→ Exercise brief:
Take the data below and repeat it exactly.

→ Source excerpt:
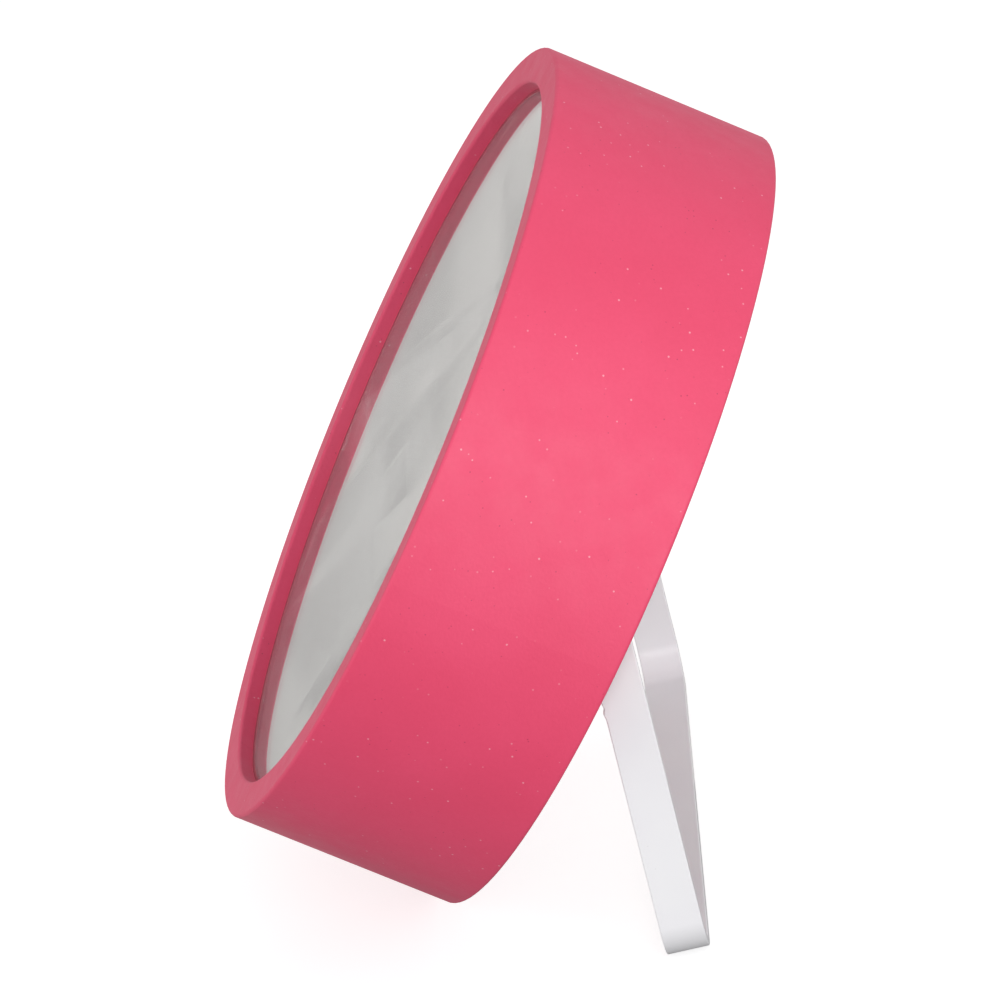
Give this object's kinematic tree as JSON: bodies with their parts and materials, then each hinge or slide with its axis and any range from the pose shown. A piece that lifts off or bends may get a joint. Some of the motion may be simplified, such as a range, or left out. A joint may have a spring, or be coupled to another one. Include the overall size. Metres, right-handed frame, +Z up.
{
  "type": "round table mirror",
  "caption": "Deep round drum mirror with a recessed glass and a wide folding U-shaped strip stand at the back.",
  "frame": {"origin": "centre of the bounding box's base, on the floor the mirror stands on", "axes": "+Z up, -Y towards the person looking in, +X across the mirror and along the stand's pivot line"},
  "size_m": [0.2, 0.1648, 0.194],
  "materials": {
    "pink_shell": "matte soft-touch",
    "glass": "polished",
    "mirror": "mirror",
    "foam": "matt foam",
    "white_plastic": "satin moulded",
    "white_panel": "fine textured",
    "screw_steel": "zinc plated",
    "pin_steel": "satin",
    "nylon": "natural nylon",
    "rubber": "matt",
    "white_paint": "semi-gloss"
  },
  "bodies": {
    "drum": {"rim_shell": "pink_shell", "mirror_glass": "glass", "silver_coat": "mirror", "foam_ring": "foam", "carrier_tray": "white_plastic", "back_panel": "white_panel", "panel_screw_1": "screw_steel", "panel_screw_2": "screw_steel", "panel_screw_3": "screw_steel", "panel_screw_4": "screw_steel", "hinge_block_left": "white_plastic", "hinge_block_right": "white_plastic", "block_screw_left_a": "screw_steel", "block_screw_left_b": "screw_steel", "block_screw_right_a": "screw_steel", "block_screw_right_b": "screw_steel", "hinge_pin_left": "pin_steel", "hinge_pin_right": "pin_steel", "pin_clip_left": "pin_steel", "pin_clip_right": "pin_steel", "inner_washer_left": "nylon", "inner_washer_right": "nylon", "outer_washer_left": "nylon", "outer_washer_right": "nylon", "stop_pad_left": "rubber", "stop_pad_right": "rubber"},
    "stand": {"stand_bail": "white_paint", "bush_left": "nylon", "bush_right": "nylon"}
  },
  "joints": [
    {"name": "stand_fold", "type": "hinge", "parent": "drum", "child": "stand", "pos_m": [0, 0.00717, 0.07514], "axis": [-1, 0, 0], "range_deg": [0, 37]}
  ]
}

→ Solution:
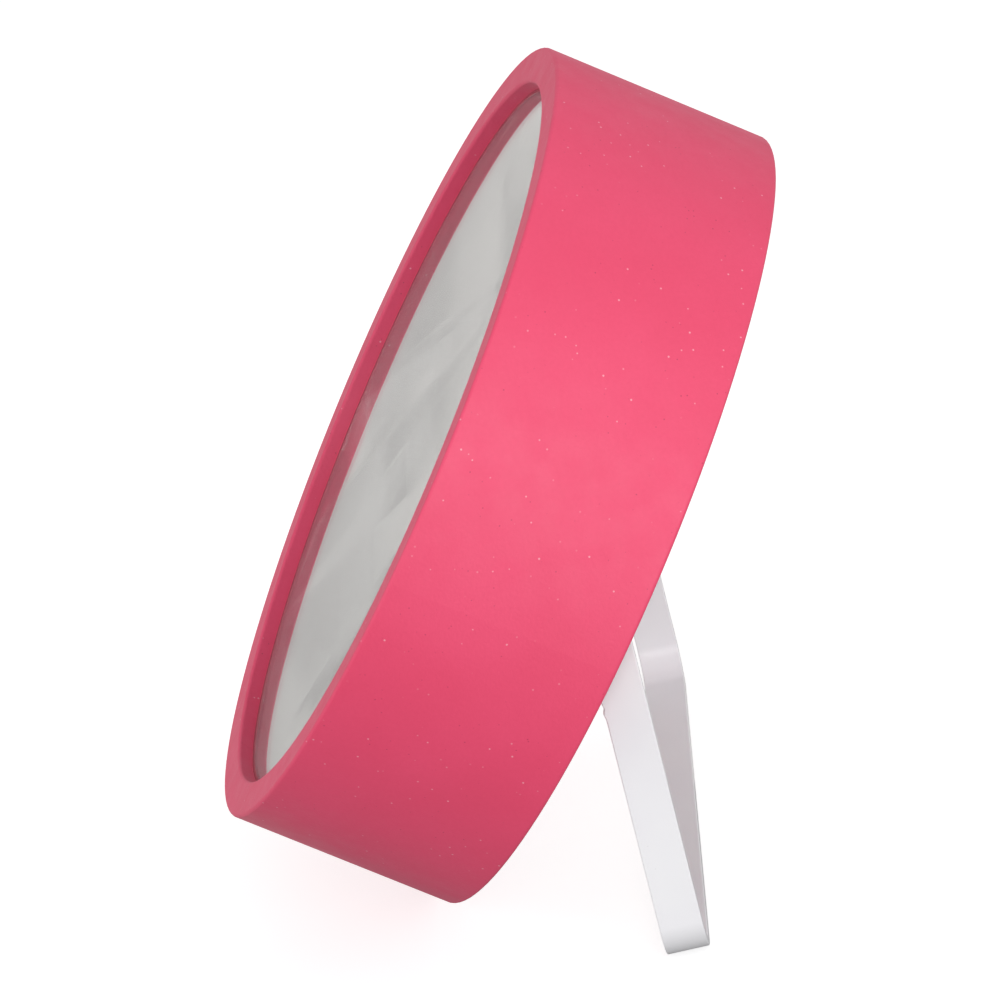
Give this object's kinematic tree as JSON: bodies with their parts and materials, then each hinge or slide with its axis and any range from the pose shown. A piece that lifts off or bends may get a joint. Some of the motion may be simplified, such as a range, or left out. A joint may have a spring, or be coupled to another one. Include the overall size. Metres, right-handed frame, +Z up.
{
  "type": "round table mirror",
  "caption": "Deep round drum mirror with a recessed glass and a wide folding U-shaped strip stand at the back.",
  "frame": {"origin": "centre of the bounding box's base, on the floor the mirror stands on", "axes": "+Z up, -Y towards the person looking in, +X across the mirror and along the stand's pivot line"},
  "size_m": [0.2, 0.1648, 0.194],
  "materials": {
    "pink_shell": "matte soft-touch",
    "glass": "polished",
    "mirror": "mirror",
    "foam": "matt foam",
    "white_plastic": "satin moulded",
    "white_panel": "fine textured",
    "screw_steel": "zinc plated",
    "pin_steel": "satin",
    "nylon": "natural nylon",
    "rubber": "matt",
    "white_paint": "semi-gloss"
  },
  "bodies": {
    "drum": {"rim_shell": "pink_shell", "mirror_glass": "glass", "silver_coat": "mirror", "foam_ring": "foam", "carrier_tray": "white_plastic", "back_panel": "white_panel", "panel_screw_1": "screw_steel", "panel_screw_2": "screw_steel", "panel_screw_3": "screw_steel", "panel_screw_4": "screw_steel", "hinge_block_left": "white_plastic", "hinge_block_right": "white_plastic", "block_screw_left_a": "screw_steel", "block_screw_left_b": "screw_steel", "block_screw_right_a": "screw_steel", "block_screw_right_b": "screw_steel", "hinge_pin_left": "pin_steel", "hinge_pin_right": "pin_steel", "pin_clip_left": "pin_steel", "pin_clip_right": "pin_steel", "inner_washer_left": "nylon", "inner_washer_right": "nylon", "outer_washer_left": "nylon", "outer_washer_right": "nylon", "stop_pad_left": "rubber", "stop_pad_right": "rubber"},
    "stand": {"stand_bail": "white_paint", "bush_left": "nylon", "bush_right": "nylon"}
  },
  "joints": [
    {"name": "stand_fold", "type": "hinge", "parent": "drum", "child": "stand", "pos_m": [0, 0.00717, 0.07514], "axis": [-1, 0, 0], "range_deg": [0, 37]}
  ]
}